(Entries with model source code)
______________________________

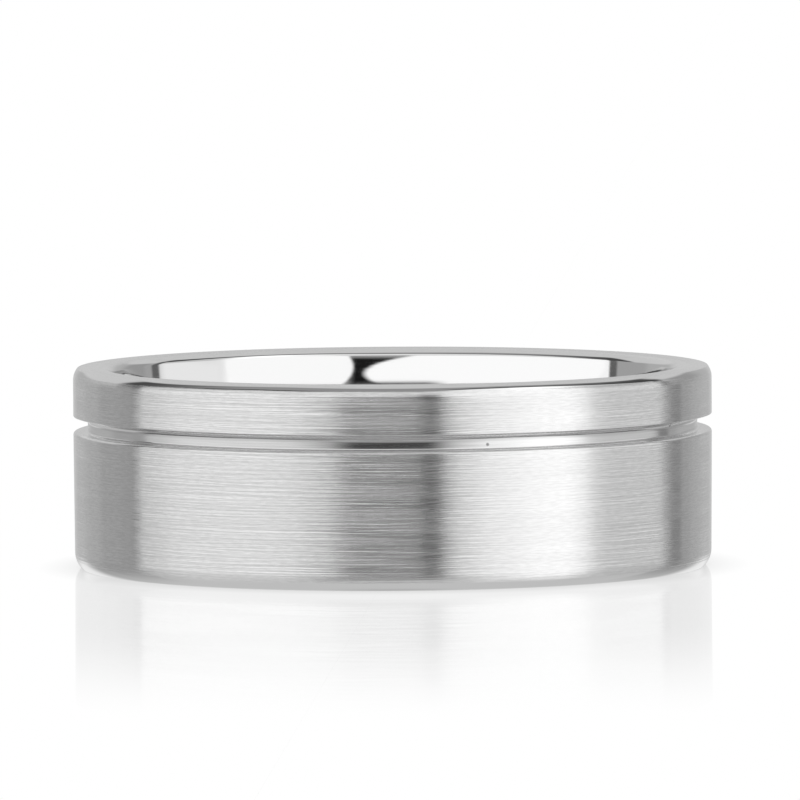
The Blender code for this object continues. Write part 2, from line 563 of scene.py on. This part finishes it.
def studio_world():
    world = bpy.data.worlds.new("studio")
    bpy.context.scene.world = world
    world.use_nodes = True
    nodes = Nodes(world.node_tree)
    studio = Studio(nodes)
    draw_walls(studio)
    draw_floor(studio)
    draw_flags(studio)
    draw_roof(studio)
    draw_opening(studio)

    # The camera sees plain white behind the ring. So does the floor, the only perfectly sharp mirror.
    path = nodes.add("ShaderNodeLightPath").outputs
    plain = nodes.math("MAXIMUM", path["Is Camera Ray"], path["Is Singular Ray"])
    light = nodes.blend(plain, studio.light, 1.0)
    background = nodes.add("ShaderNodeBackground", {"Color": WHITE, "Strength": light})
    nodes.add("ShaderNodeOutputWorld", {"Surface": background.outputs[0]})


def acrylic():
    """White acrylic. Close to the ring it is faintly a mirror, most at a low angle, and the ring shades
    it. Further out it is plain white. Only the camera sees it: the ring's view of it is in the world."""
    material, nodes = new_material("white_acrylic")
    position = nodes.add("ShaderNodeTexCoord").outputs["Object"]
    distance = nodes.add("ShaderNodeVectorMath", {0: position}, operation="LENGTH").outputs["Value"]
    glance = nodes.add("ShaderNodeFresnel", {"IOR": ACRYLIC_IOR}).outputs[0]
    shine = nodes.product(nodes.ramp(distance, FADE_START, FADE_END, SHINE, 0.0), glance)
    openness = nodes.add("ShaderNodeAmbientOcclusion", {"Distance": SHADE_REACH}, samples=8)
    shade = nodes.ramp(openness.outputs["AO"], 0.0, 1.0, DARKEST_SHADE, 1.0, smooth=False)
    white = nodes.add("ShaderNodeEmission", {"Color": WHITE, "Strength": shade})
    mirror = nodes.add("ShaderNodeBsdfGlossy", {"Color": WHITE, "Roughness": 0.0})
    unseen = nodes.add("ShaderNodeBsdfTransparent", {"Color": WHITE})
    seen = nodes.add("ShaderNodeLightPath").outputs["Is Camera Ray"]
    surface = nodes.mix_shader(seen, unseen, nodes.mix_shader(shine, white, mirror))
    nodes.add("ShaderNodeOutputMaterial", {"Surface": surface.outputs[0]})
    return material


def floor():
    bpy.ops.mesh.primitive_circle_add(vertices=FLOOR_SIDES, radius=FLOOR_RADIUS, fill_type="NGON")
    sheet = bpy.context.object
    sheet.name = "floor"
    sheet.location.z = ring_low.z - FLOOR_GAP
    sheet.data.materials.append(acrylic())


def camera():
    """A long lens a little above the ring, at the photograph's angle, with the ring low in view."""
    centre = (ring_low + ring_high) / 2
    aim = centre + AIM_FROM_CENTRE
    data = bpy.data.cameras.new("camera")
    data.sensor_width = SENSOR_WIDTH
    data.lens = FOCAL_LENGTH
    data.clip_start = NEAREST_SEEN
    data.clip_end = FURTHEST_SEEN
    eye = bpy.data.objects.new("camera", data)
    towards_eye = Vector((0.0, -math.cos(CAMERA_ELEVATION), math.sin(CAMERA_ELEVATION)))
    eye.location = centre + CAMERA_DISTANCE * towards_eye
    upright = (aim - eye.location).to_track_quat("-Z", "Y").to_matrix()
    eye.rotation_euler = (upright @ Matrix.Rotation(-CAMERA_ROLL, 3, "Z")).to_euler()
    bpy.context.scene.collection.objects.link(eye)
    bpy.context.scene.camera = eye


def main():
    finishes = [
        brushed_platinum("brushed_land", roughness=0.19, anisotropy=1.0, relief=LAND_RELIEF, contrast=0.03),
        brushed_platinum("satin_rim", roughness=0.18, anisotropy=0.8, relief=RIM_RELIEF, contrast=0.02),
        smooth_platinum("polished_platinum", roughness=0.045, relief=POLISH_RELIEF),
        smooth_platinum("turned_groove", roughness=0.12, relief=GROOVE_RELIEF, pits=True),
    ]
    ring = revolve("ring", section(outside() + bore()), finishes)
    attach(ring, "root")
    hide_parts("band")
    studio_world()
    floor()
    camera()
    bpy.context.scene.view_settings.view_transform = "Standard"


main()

______________________________

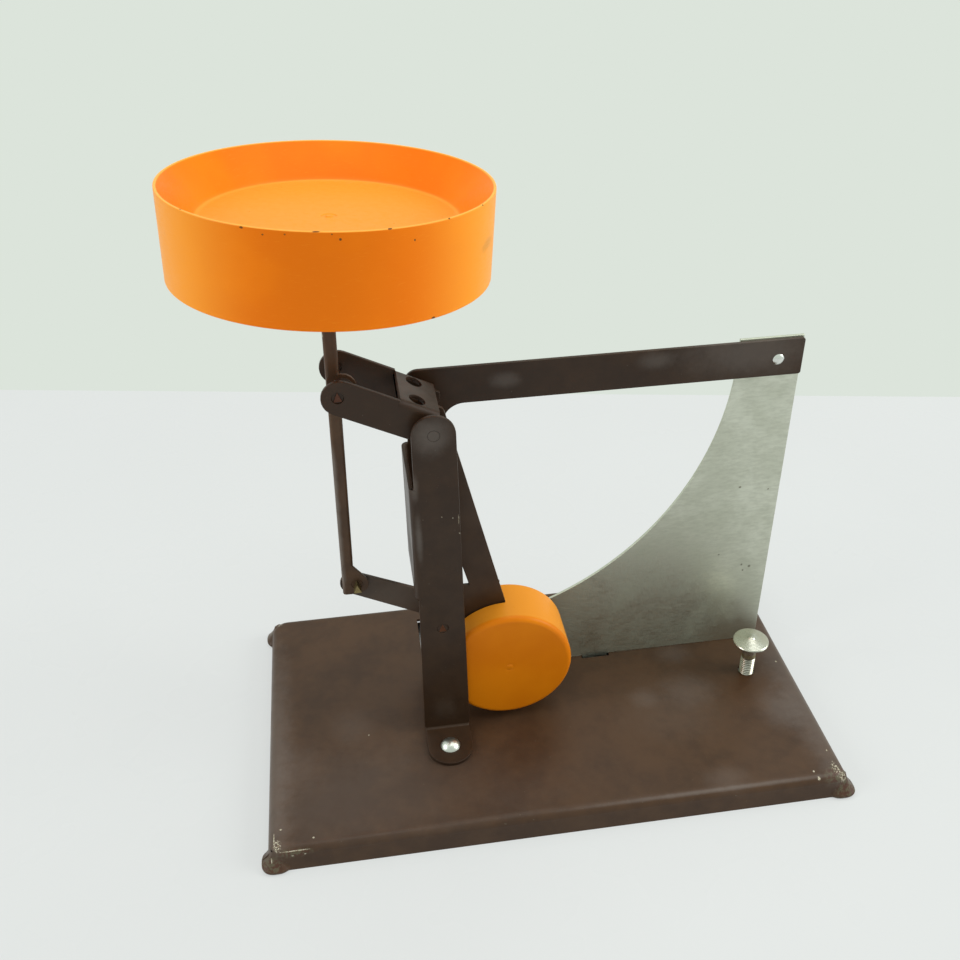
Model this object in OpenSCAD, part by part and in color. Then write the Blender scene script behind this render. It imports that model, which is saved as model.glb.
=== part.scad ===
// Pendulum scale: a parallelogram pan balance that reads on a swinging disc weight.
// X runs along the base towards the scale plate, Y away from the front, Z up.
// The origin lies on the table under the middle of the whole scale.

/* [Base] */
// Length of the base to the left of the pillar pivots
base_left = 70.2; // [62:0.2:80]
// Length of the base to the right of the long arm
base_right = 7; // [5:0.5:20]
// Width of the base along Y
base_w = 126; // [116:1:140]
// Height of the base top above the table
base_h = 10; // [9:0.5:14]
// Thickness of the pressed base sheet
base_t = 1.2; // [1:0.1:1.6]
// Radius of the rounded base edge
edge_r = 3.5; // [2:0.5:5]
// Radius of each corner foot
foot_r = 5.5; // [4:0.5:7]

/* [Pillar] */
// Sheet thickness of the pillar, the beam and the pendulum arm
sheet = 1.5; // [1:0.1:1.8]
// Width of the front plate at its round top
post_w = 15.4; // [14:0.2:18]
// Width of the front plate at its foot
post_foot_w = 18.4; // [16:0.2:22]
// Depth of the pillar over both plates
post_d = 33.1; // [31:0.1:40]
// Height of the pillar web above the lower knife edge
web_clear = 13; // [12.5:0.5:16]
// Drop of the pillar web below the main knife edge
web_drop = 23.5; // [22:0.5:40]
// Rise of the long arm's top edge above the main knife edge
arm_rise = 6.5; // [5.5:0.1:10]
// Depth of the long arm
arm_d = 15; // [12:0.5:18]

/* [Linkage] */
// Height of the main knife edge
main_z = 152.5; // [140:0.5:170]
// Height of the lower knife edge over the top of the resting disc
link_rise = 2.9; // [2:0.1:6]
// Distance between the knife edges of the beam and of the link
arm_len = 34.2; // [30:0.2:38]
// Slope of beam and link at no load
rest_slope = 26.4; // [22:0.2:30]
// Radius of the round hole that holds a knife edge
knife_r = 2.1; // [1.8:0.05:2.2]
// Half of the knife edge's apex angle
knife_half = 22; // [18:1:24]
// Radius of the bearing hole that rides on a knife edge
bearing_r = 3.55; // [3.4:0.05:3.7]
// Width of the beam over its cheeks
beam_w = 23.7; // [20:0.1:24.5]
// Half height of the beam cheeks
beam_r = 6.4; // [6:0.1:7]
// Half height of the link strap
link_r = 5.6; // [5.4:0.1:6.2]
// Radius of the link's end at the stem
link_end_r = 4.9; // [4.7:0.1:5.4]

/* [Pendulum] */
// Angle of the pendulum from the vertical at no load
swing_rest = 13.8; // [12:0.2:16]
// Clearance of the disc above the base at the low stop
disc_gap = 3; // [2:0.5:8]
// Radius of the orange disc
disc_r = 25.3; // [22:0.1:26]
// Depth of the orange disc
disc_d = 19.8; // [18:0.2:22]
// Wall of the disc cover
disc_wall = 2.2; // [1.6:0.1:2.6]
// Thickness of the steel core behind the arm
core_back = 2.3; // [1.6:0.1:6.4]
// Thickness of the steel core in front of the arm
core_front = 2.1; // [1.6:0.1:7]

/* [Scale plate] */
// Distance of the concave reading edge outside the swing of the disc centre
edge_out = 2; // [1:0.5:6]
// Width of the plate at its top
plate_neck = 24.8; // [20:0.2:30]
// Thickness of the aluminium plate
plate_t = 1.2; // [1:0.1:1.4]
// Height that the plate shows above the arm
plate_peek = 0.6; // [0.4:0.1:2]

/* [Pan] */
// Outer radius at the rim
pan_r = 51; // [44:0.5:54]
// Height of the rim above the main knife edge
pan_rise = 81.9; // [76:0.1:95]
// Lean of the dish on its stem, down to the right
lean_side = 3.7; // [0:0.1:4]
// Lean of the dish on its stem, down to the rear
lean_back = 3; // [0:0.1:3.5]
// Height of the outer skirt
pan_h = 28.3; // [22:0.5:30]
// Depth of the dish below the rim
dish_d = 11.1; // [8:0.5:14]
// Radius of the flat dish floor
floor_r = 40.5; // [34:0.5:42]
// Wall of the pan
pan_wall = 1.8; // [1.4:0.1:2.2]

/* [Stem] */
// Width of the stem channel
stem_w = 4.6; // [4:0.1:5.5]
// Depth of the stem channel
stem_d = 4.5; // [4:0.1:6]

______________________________

**Task to complete**
Taking the records above, retype every line from the one with "The Blender code" down to the one with "return material", exactly and with nothing else.

**Exercise solution**
The Blender code for this object continues. Write part 2, from line 563 of scene.py on. This part finishes it.
def studio_world():
    world = bpy.data.worlds.new("studio")
    bpy.context.scene.world = world
    world.use_nodes = True
    nodes = Nodes(world.node_tree)
    studio = Studio(nodes)
    draw_walls(studio)
    draw_floor(studio)
    draw_flags(studio)
    draw_roof(studio)
    draw_opening(studio)

    # The camera sees plain white behind the ring. So does the floor, the only perfectly sharp mirror.
    path = nodes.add("ShaderNodeLightPath").outputs
    plain = nodes.math("MAXIMUM", path["Is Camera Ray"], path["Is Singular Ray"])
    light = nodes.blend(plain, studio.light, 1.0)
    background = nodes.add("ShaderNodeBackground", {"Color": WHITE, "Strength": light})
    nodes.add("ShaderNodeOutputWorld", {"Surface": background.outputs[0]})


def acrylic():
    """White acrylic. Close to the ring it is faintly a mirror, most at a low angle, and the ring shades
    it. Further out it is plain white. Only the camera sees it: the ring's view of it is in the world."""
    material, nodes = new_material("white_acrylic")
    position = nodes.add("ShaderNodeTexCoord").outputs["Object"]
    distance = nodes.add("ShaderNodeVectorMath", {0: position}, operation="LENGTH").outputs["Value"]
    glance = nodes.add("ShaderNodeFresnel", {"IOR": ACRYLIC_IOR}).outputs[0]
    shine = nodes.product(nodes.ramp(distance, FADE_START, FADE_END, SHINE, 0.0), glance)
    openness = nodes.add("ShaderNodeAmbientOcclusion", {"Distance": SHADE_REACH}, samples=8)
    shade = nodes.ramp(openness.outputs["AO"], 0.0, 1.0, DARKEST_SHADE, 1.0, smooth=False)
    white = nodes.add("ShaderNodeEmission", {"Color": WHITE, "Strength": shade})
    mirror = nodes.add("ShaderNodeBsdfGlossy", {"Color": WHITE, "Roughness": 0.0})
    unseen = nodes.add("ShaderNodeBsdfTransparent", {"Color": WHITE})
    seen = nodes.add("ShaderNodeLightPath").outputs["Is Camera Ray"]
    surface = nodes.mix_shader(seen, unseen, nodes.mix_shader(shine, white, mirror))
    nodes.add("ShaderNodeOutputMaterial", {"Surface": surface.outputs[0]})
    return material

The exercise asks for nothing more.